Aside from one not terribly 2009 successful release of an American Girl homeless doll (named Gwen Thompson – see the Good Morning America clip here) there hasn’t been much criticism in the media.

(Really? A doll representing a homeless girl living in a car with her mother that retailed for $95? When 1 out of 50 American children are truly, honest-to-goodness homeless? Someone wasn’t thinking too clearly about the price of privilege with that one. But I digress.)

It seems that compared to so much of what is on offer in the raging acid-pink girly aisles of your local toy store, these dolls come out looking pretty darned good (if you can afford them, that is).

But one recent Huffington Post article just caught my eye, in which the author takes the AG company to task for the ultra-thin models in their successful American Girl Magazine:

And so my question to American Girl is why — if they care about little girls, if they want them to grown up with a life full of imagination, to grow up and be caring, responsible babysitters — why aren’t you doing anything to act out against what seems to be the biggest issue that girls, both big and little, face on a daily basis?  Flip through your own magazine.  It’s full of ways to be a better person, to have clean, safe fun with friends.  And yet every picture is of adolescent models: thin girls who in a few short years might be walking the catwalk, selling us the products and the body image that we’re supposed to want and have, but ultimately can’t and won’t.  I look through your magazine and I don’t see my daughter.  I don’t see normal girls, some who are short, some who are pudgy or overweight alongside the tall thin ones.  The reality I see in your magazine isn’t the reality of Isabela and some of her friends and classmates; it’s the reality of an industry that profits by telling us that we’re not good enough.  American Girl magazine runs the risk of telling my daughter, aged seven, that she’s not good enough.  Is this the best you can do?

Excellent question. And perhaps this diversity of size might also be applied to the dolls themselves, which while relatively normally proportioned, certainly don’t reflect the  20% of U.S. children under 11 who are considered clinically obese according to the Center for Disease Control in Atlanta.

It comes down to our choices as parents: what do we want to reflect to our children in their toys and playthings? How much range of choice do we have in offering them different kids of representation? How much dialogue do we have with them about what is on offer?

I’d prefer my daughters to have an American Girl doll over a Bratz doll any day, but I’m not entirely satisfied there either. So we’ve used it as a platform for discussion about all of these different kinds of things since they got the dolls as presents from their great-aunt and uncle, right down to our fraught visits to the shops (in which they chose to spend their birthday money on stuffed dog companions for their dolls).
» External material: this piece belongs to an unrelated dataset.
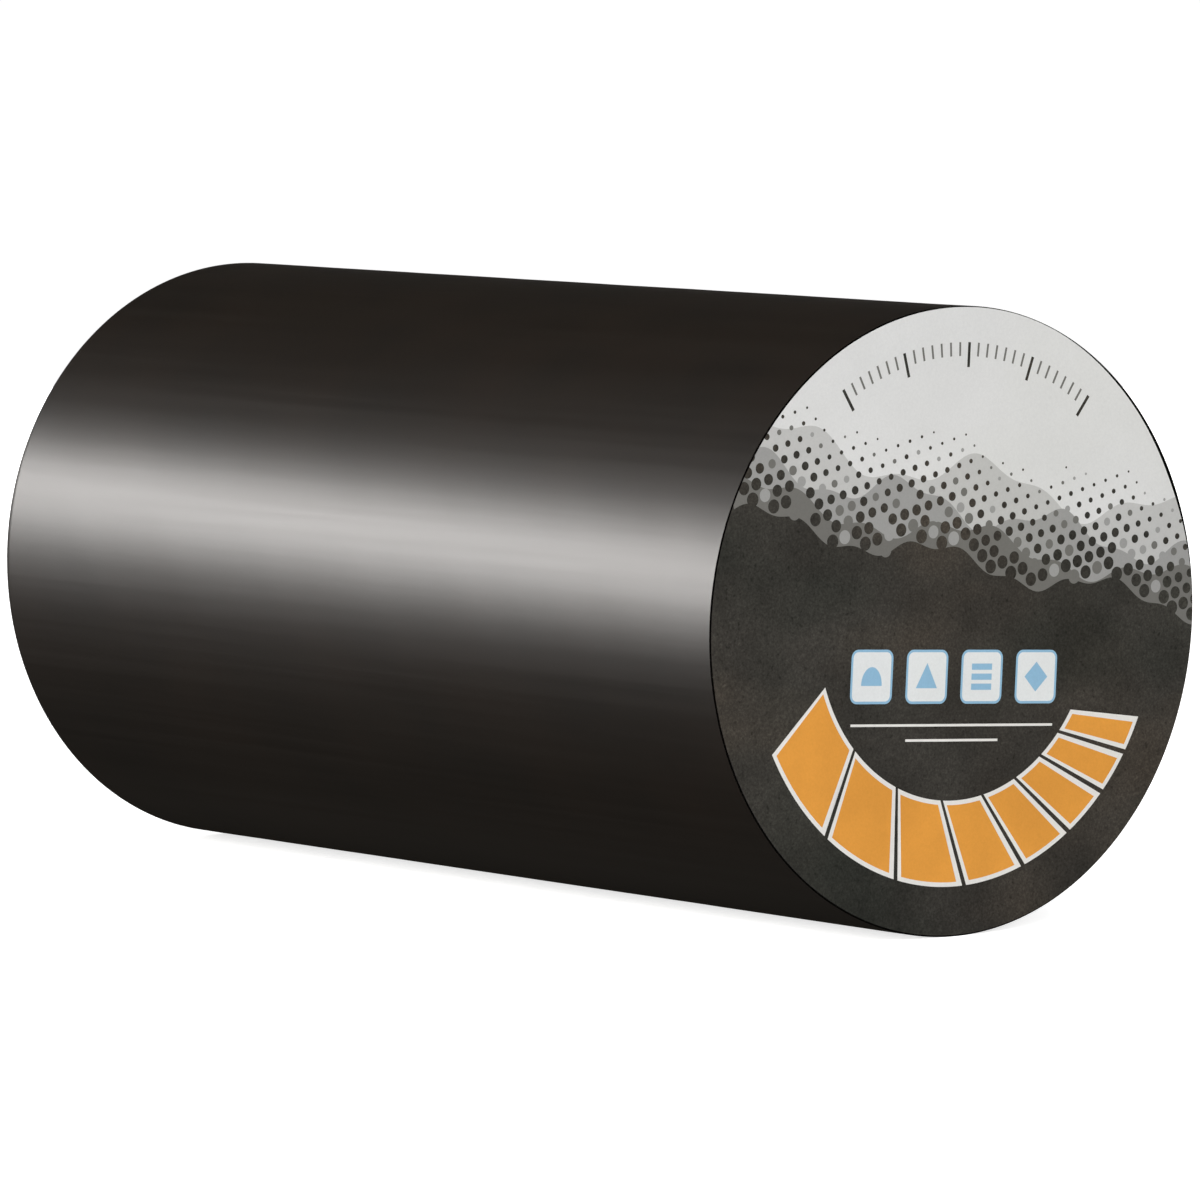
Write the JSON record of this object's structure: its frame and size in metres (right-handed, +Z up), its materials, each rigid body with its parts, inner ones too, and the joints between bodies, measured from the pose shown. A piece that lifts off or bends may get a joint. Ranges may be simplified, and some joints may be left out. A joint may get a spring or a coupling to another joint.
{
  "type": "roll of bitumen flashing tape",
  "caption": "Roll of bitumen flashing tape on its side: satin black film outside, turns and an open bore at its plain end, and a round paper label over the other end.",
  "frame": {"origin": "on the floor under the middle of the roll", "axes": "+Z up, Y along the roll's axis, with the labelled end facing -Y and the plain end with the open bore facing +Y; X across the roll"},
  "size_m": [0.155, 0.3003, 0.1549],
  "materials": {
    "tape_film": "satin",
    "label_paper": "matte"
  },
  "bodies": {
    "root": {"tape_roll": "tape_film", "end_label": "label_paper"}
  },
  "joints": []
}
I was surprised and touched to see one of girls (then six years old) choose Josefina, the Latina doll, for her own, (though we live in Montreal and don’t personally know anyone Latino/a), simply because she loved her olive skin, thick hair and the accompanying chapter books about life two hundred years ago in New Mexico. I was always pleased to see the open-ended ways they played with the dolls (though my older ones have long since passed them down to their younger sister), where they were not limited to recreating the narrative of the TV shows that seem to define other dolls and action heroes.

In many ways, the dolls offer the girls whose families can afford them a wonderful play experience. But as a parent, it’s important not to ignore the complex issues that lurk beneath the blank, conventionally pretty faces we offer up to our children as models of girlhood.